My objective is to address the question of uncertainty in phenological forecasts. Using Monte Carlo techniques, I parameterize a range of standard phenological spring onset models for nine forest tree species. Models are evaluated against the data using both cross-validation approaches and a standard, information-theoretic model selection criterion. For each model, an ensemble of acceptable parameter sets—characterizing the posterior parameter distributions—are generated by exploring parameter space and identifying those combinations that yield model output consistent with the observational data, based on a chi-squared test at 95% confidence. Running the models forward in time (through 2050, using climate projection scenarios available from the archive of IPCC model results) with this ensemble provides a suite of probabilistic forecasts, with full characterization of prediction uncertainties.
Results/Conclusions
Differences among species in the model judged to be “best”, conditional on the observational data, show that the mechanisms controlling spring budburst vary among species. Akaike’s Information Criterion indicates good support for some common models, but little support for others. For individual models, species-specific parameterizations reveal highly variable sensitivities (across species) to temperature.

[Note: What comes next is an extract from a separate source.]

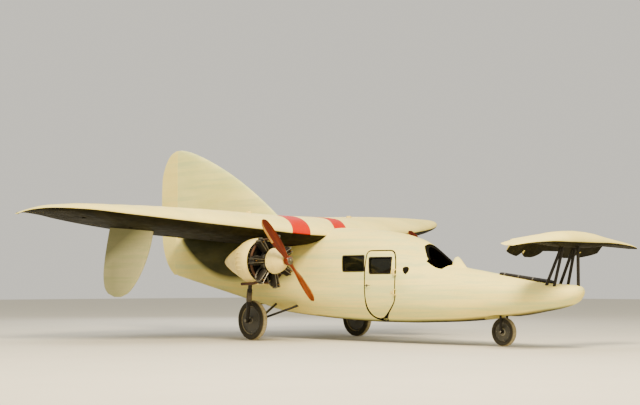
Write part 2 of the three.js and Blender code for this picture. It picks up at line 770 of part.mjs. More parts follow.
// A seat: cushion, back and pedestal in one side outline. The station is its front edge.
function seat(front, side, width, floor = FLOOR) {
  const shape = new THREE.Shape();
  shape.moveTo(front + 90, floor + SEAT_GAP);
  shape.lineTo(front + 90, floor + 190);
  shape.lineTo(front, floor + 200);
  shape.lineTo(front, floor + 290);
  shape.lineTo(front + 380, floor + 270);
  shape.lineTo(front + 450, floor + 680);
  shape.quadraticCurveTo(front + 500, floor + 720, front + 530, floor + 670);
  shape.lineTo(front + 460, floor + 190);
  shape.lineTo(front + 380, floor + 190);
  shape.lineTo(front + 380, floor + SEAT_GAP);
  return sidePrism(shape, side - width / 2, side + width / 2);
}

function addInterior() {
  add("pilot_seat", seat(2760, 0, 420), LEATHER);
  add("passenger_seat_front_left", seat(3560, 290, 400), LEATHER);
  add("passenger_seat_rear_left", seat(4560, 290, 400), LEATHER);
  add("passenger_seat_rear_right", seat(4560, -290, 400), LEATHER);
  const inside = fuselage(CABIN_START, CABIN_END, WALL + SEAT_GAP);
  add("instrument_panel", block(2440, 2465, -700, 700, 880, 1180).intersect(inside), PANEL);
  const column = bar(at(2640, 0, FLOOR + 20), at(2610, 0, 1040), 16);
  const foot = block(2590, 2690, -60, 60, FLOOR + SEAT_GAP, FLOOR + 40);
  const wheel = new THREE.TorusGeometry(135, 12, 6, 24).rotateY(Math.PI / 2).rotateY(radians(-20));
  const spokes = bar(at(2610, -135, 1040), at(2610, 135, 1040), 10, { sides: 8 });
  const ring = solid(wheel.translate(...at(2610, 0, 1040)));
  add("control_column", join(column, foot, ring, spokes), BLACK_PAINT);
}

// Deck duct of the elevator's control rods, from the cockpit to the foreplane's struts
function addControlDuct() {
  const duct = bar(at(590, 0, 998), at(1620, 0, 1140), 46, { end: 36, sides: 12 });
  add("control_duct", cut(duct, fuselage(NOSE_TIP, CABIN_START, -SEAT_GAP)), BLACK_PAINT);
}

// Engines and propellers

// station, radius
const NACELLE = [
  [5180, 0],
  [5180, 275],
  [5260, 350],
  [5380, 395],
  [5500, 385],
  [5700, 312],
  [5850, 248],
  [6000, 182],
  [6130, 118],
  [6220, 62],
  [6262, 28],
  [6275, 0],
];
const NOSE_COWL = [
  [4990, SHAFT_RADIUS + 6],
  [4990, 215],
  [4930, 205],
  [4840, 165],
  [4760, 110],
  [4720, 80],
  [4720, SHAFT_RADIUS + 6],
  [4990, SHAFT_RADIUS + 6],
];
const CRANKCASE = [
  [4990 + SEAT_GAP, 0],
  [4990 + SEAT_GAP, 195],
  [5150, 195],
  [5180 - SEAT_GAP, 170],
  [5180 - SEAT_GAP, 0],
];
// distance from the crankshaft, radius: barrel, finned middle and head
const CYLINDER = [
  [150, 0],
  [150, 52],
  [225, 52],
  [235, 74],
  [430, 76],
  [CYLINDER_REACH, 52],
  [CYLINDER_REACH, 0],
];

function cylinder(turn) {
  const points = CYLINDER.map(([reach, radius]) => new THREE.Vector2(radius, reach));
  const g = new THREE.LatheGeometry(points, 8).rotateX(Math.PI / 2).rotateX(turn);
  return g.translate(...at(CYLINDER_STATION, ENGINE_SIDE, ENGINE_HEIGHT));
}

function addEngine() {
  const nacelle = cut(turned(NACELLE, ENGINE_SIDE, ENGINE_HEIGHT, 24), wingForm(SEAT_GAP), gearSockets());
  const crank = turned(CRANKCASE, ENGINE_SIDE, ENGINE_HEIGHT, 24);
  const shaft = turned(
    [
      [5000, 0],
      [5000, SHAFT_RADIUS],
      [PROPELLER_STATION - 50, SHAFT_RADIUS],
      [PROPELLER_STATION - 50, 0],
    ],
    ENGINE_SIDE,
    ENGINE_HEIGHT,
    SHAFT_SIDES,
  );
  const cylinders = Array.from({ length: CYLINDERS }, (_, i) => {
    const turn = Math.PI / 2 + (2 * Math.PI * i) / CYLINDERS;
    return solid(cylinder(turn - Math.PI));
  });
  const engine = join(crank, shaft, ...cylinders);
  const cowl = turned(NOSE_COWL, ENGINE_SIDE, ENGINE_HEIGHT, 24);
  const set = { nacelle, engine, nose_cowl: cowl };
  const looks = { nacelle: CREAM, engine: SOOTY_STEEL, nose_cowl: CREAM };
  Object.entries(set).forEach(([name, body]) => {
    add(name + "_left", body, looks[name]);
    add(name + "_right", mirrored(body), looks[name]);
  });
}

// Blade sections: distance from the hub, chord, thickness, pitch in degrees
const BLADE = [
  [20, 70, 66, 60],
  [120, 84, 56, 46],
  [250, 128, 40, 33],
  [450, 168, 28, 20],
  [650, 165, 20, 14],
  [820, 124, 13, 11],
  [PROPELLER_RADIUS - 20, 68, 8, 10],
  [PROPELLER_RADIUS, 28, 6, 10],
];

function blade(angle, side) {
  const rings = BLADE.map(([reach, chord, thickness, pitch]) =>
    Array.from({ length: 8 }, (_, i) => {
      const turn = (2 * Math.PI * i) / 8;
      const [u, v] = [(chord / 2) * Math.cos(turn), (thickness / 2) * Math.sin(turn)];
      const twist = radians(pitch);
      const forward = u * Math.sin(twist) + v * Math.cos(twist);
      const across = u * Math.cos(twist) - v * Math.sin(twist);
      return new THREE.Vector3(forward, across, reach);
    }),
  );
  const g = loft(rings).rotateX(angle);
  return solid(g.translate(...at(PROPELLER_STATION, side, ENGINE_HEIGHT)));
}

function propeller(side, tilt) {
  const hub = turned(
    [
      [PROPELLER_STATION + 50, SHAFT_BORE],
      [PROPELLER_STATION + 50, 72],
      [PROPELLER_STATION - 42, 78],
      [PROPELLER_STATION - 50, 60],
      [PROPELLER_STATION - 50, SHAFT_BORE],
      [PROPELLER_STATION + 50, SHAFT_BORE],
    ],
    side,
    ENGINE_HEIGHT,
    SHAFT_SIDES,
  );
  const bore = turned(
    [
      [PROPELLER_STATION + 80, 0],
      [PROPELLER_STATION + 80, SHAFT_BORE],
      [PROPELLER_STATION - 80, SHAFT_BORE],
      [PROPELLER_STATION - 80, 0],
    ],
    side,
    ENGINE_HEIGHT,
    SHAFT_SIDES,
  );
  const blades = [0, Math.PI].map((half) => cut(blade(tilt + half, side), bore));
  return join(hub, ...blades);
}

function addPropellers() {
  add("propeller_left", propeller(ENGINE_SIDE, radians(PROPELLER_TILT.left)), VARNISHED_WOOD);
  add("propeller_right", propeller(-ENGINE_SIDE, radians(PROPELLER_TILT.right)), VARNISHED_WOOD);
}

// Wheels and legs

function tyre({ station, side = 0, radius, width, rim }) {
  const depth = radius - rim;
  const profile = Array.from({ length: 10 }, (_, i) => {
    const angle = (2 * Math.PI * i) / 9;
    const bulge = (width / 2) * power(Math.sin(angle), 0.85);
    return [rim + SEAT_GAP + (depth - SEAT_GAP) * (0.5 - 0.5 * Math.cos(angle)), bulge];
  });
  return wheelTurned(profile, station, side, radius, WHEEL_SIDES);
}

function wheelHub({ station, side = 0, radius, width, rim, bore }) {
  const half = width / 2;
  const profile = [
    [bore + SEAT_GAP, -half * 0.85],
    [bore + 30, -half * 0.85],
    [rim * 0.85, -half * 0.35],
    [rim, -half * 0.5],
    [rim, half * 0.5],
    [rim * 0.85, half * 0.35],
    [bore + 30, half * 0.85],
    [bore + SEAT_GAP, half * 0.85],
    [bore + SEAT_GAP, -half * 0.85],
  ];
  return wheelTurned(profile, station, side, radius, WHEEL_SIDES);
}

function addWheels() {
  add("nose_tyre", tyre(NOSE_WHEEL), TYRE_RUBBER);
  add("nose_hub", wheelHub(NOSE_WHEEL), WHEEL_PAINT);
  ["left", "right"].forEach((name) => {
    const side = (name === "left" ? 1 : -1) * MAIN_WHEEL.side;
    add("main_tyre_" + name, tyre({ ...MAIN_WHEEL, side }), TYRE_RUBBER);
    add("main_hub_" + name, wheelHub({ ...MAIN_WHEEL, side }), WHEEL_PAINT);
  });
}

function addNoseFork() {
  const { station, radius, width, bore } = NOSE_WHEEL;
  const reach = width / 2 + 26;
  const crown = radius * 2 + 28;
  const spot = (side, height) => at(station, side, height);
  const blades = [1, -1].map((side) =>
    bar(spot(side * reach, radius), spot(side * reach, crown + 20), 13, { flat: 1.7 }),
  );
  const ends = [1, -1].map((side) =>
    bar(spot(side * (reach - 13), radius), spot(side * (reach + 13), radius), 30, { sides: 16 }),
  );
  const axle = bar(spot(-reach - 18, radius), spot(reach + 18, radius), bore, { sides: 16 });
  const head = block(station - 45, station + 45, -reach - 18, reach + 18, crown, crown + 36);
  const stem = bar(at(station, 0, crown + 20), at(station, 0, FORK_WELL_TOP - SEAT_GAP), 38, { sides: 20 });
  const lug = block(station - 75, station - 35, -22, 22, crown + 2, crown + 32);
  add("nose_fork", join(head, ...blades, ...ends, axle, stem, lug), BLACK_PAINT);
}

// Main leg: outside the wheel a shock leg up to the nacelle, inside it two braces to the
// fuselage's lower edge, and the axle that joins their two knuckles.
const LEG = {
  reach: 125,
  top: { station: 5760, side: 1650, height: 1210, radius: 30 },
  braces: [5780, 6500],
  foot: { side: 395, height: 640, radius: 20 },
};

const knuckleAt = (out) => at(MAIN_WHEEL.station, MAIN_WHEEL.side + out * LEG.reach, MAIN_WHEEL.radius);

// The leg's bars, grown all round for the sockets that take them.
function legParts(grow) {
  const reach = (from, to, size, options) => {
    const along = to.clone().sub(from).normalize();
    return bar(from, to.clone().addScaledVector(along, grow), size + grow, options);
  };
  const { top, foot } = LEG;
  const shock = at(top.station, top.side, top.height);
  return [
    reach(knuckleAt(1), shock, top.radius, { flat: 1.3, sides: 16 }),
    ...LEG.braces.map((place) =>
      reach(knuckleAt(-1), at(place, foot.side, foot.height), foot.radius, { flat: 1.4 }),
    ),
  ];
}

function gearSockets() {
  const parts = legParts(SEAT_GAP);
  return join(...parts, ...parts.map(mirrored));
}

function addMainLegs() {
  const side = (out, extra) => knuckleAt(out).add(new THREE.Vector3(0, out * extra, 0));
  const axle = bar(side(-1, 10), side(1, 10), MAIN_WHEEL.bore, { sides: 16 });
  const knuckles = [-1, 1].map((out) => bar(side(out, -32), side(out, 34), 44, { sides: 16 }));
  const leg = join(...legParts(0), axle, ...knuckles);
  add("main_leg_left", leg, BLACK_PAINT);
  add("main_leg_right", mirrored(leg), BLACK_PAINT);
}

addFuselage();
addDoorAndWindows();
addWindscreenFairing();
addInterior();
addControlDuct();
addWing();
addTail();
addUnderFins();
addForeplane();
addForeplaneStruts();
addEngine();
addPropellers();
addWheels();
addNoseFork();
addMainLegs();

export default aircraft;
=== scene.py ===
"""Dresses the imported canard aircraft: smooth skins, engines, gear, cabin, trim, studio and camera.

Places are in metres in the aircraft's own frame. The airframe's tables are in millimetres:
stations are measured backwards from its foremost point, and sides are positive to port.
"""

from math import copysign, cos, exp, pi, radians, sin

import bmesh
import bpy
import numpy as np
from mathutils import Matrix, Vector


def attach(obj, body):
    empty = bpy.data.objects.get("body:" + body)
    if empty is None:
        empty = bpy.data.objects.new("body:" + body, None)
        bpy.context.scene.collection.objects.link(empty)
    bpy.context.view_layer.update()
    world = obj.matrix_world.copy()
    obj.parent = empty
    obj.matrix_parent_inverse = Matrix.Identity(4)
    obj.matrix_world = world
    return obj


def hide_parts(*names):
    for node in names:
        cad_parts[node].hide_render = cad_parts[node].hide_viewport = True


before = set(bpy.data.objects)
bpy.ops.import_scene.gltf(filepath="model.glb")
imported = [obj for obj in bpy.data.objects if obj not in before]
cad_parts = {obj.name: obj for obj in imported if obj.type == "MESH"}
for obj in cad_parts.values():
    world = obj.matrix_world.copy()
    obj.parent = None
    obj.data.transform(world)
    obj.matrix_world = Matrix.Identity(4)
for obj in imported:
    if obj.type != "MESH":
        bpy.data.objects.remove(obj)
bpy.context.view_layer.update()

SIDES = (("left", 1), ("right", -1))
FORE, AFT, UP = Vector((1, 0, 0)), Vector((-1, 0, 0)), Vector((0, 0, 1))
LENGTH = 10530.0
HALF_SPAN = 5000.0
NOSE_TIP = 60.0
CABIN_START, CABIN_END = 2050.0, 5500.0
WALL = 45.0
FLOOR, CEILING = 580.0, 1700.0
# What one skin keeps clear of the next where they meet, and round a moving surface.
SKIN_ROOM, HINGE_ROOM = 0.3, 7.0
HINGE, HINGE_RADIUS = 10010.0, 42.0
TAIL_TOP = 3700.0
ENGINE_SIDE, ENGINE_HEIGHT = 1800.0, 1370.0
ENGINE_STATION, NOSE_COWL_STATION = 5070.0, 4990.0
PROPELLER_STATION, PROPELLER_RADIUS = 4640.0, 880.0
PROPELLER_TILT = {"right": 41.0, "left": 50.0}
ELEVATOR_HINGE, ELEVATOR_DROOP, ELEVATOR_END = 490.0, 50.0, 1150.0
ELEVATOR_AXIS_HEIGHT = 1612.0
NOSE_WHEEL = {"station": 1560.0, "radius": 230.0, "width": 110.0, "rim": 150.0}
MAIN_WHEEL = {"station": 6130.0, "radius": 350.0, "width": 140.0, "rim": 235.0}
MAIN_WHEEL_SIDE = 1300.0
# The door's outline in station and height, before its corners are rounded.
DOOR_EDGE = [(3330, 765), (3330, 855), (3330, 1200), (3385, 1400), (3465, 1533), (3640, 1533)]
DOOR_EDGE += [(3840, 1533), (3990, 1533), (3990, 1400), (3990, 760), (3985, 480), (3905, 400)]
DOOR_EDGE += [(3760, 425), (3560, 520), (3378, 668)]
DOOR_SHOULDER, DOOR_FOOT = 760.0, 420.0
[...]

Estimates of uncertainty related to model structure and model parameterization will be presented, based on variability across models and across the posterior parameter distributions, respectively. Specifically I will focus on how these uncertainties differ among species, and investigate the future conditions under which uncertainties are largest. I will conclude by discussing some ways in which the representation of phenology in the land surface component of coupled carbon-climate models could be improved.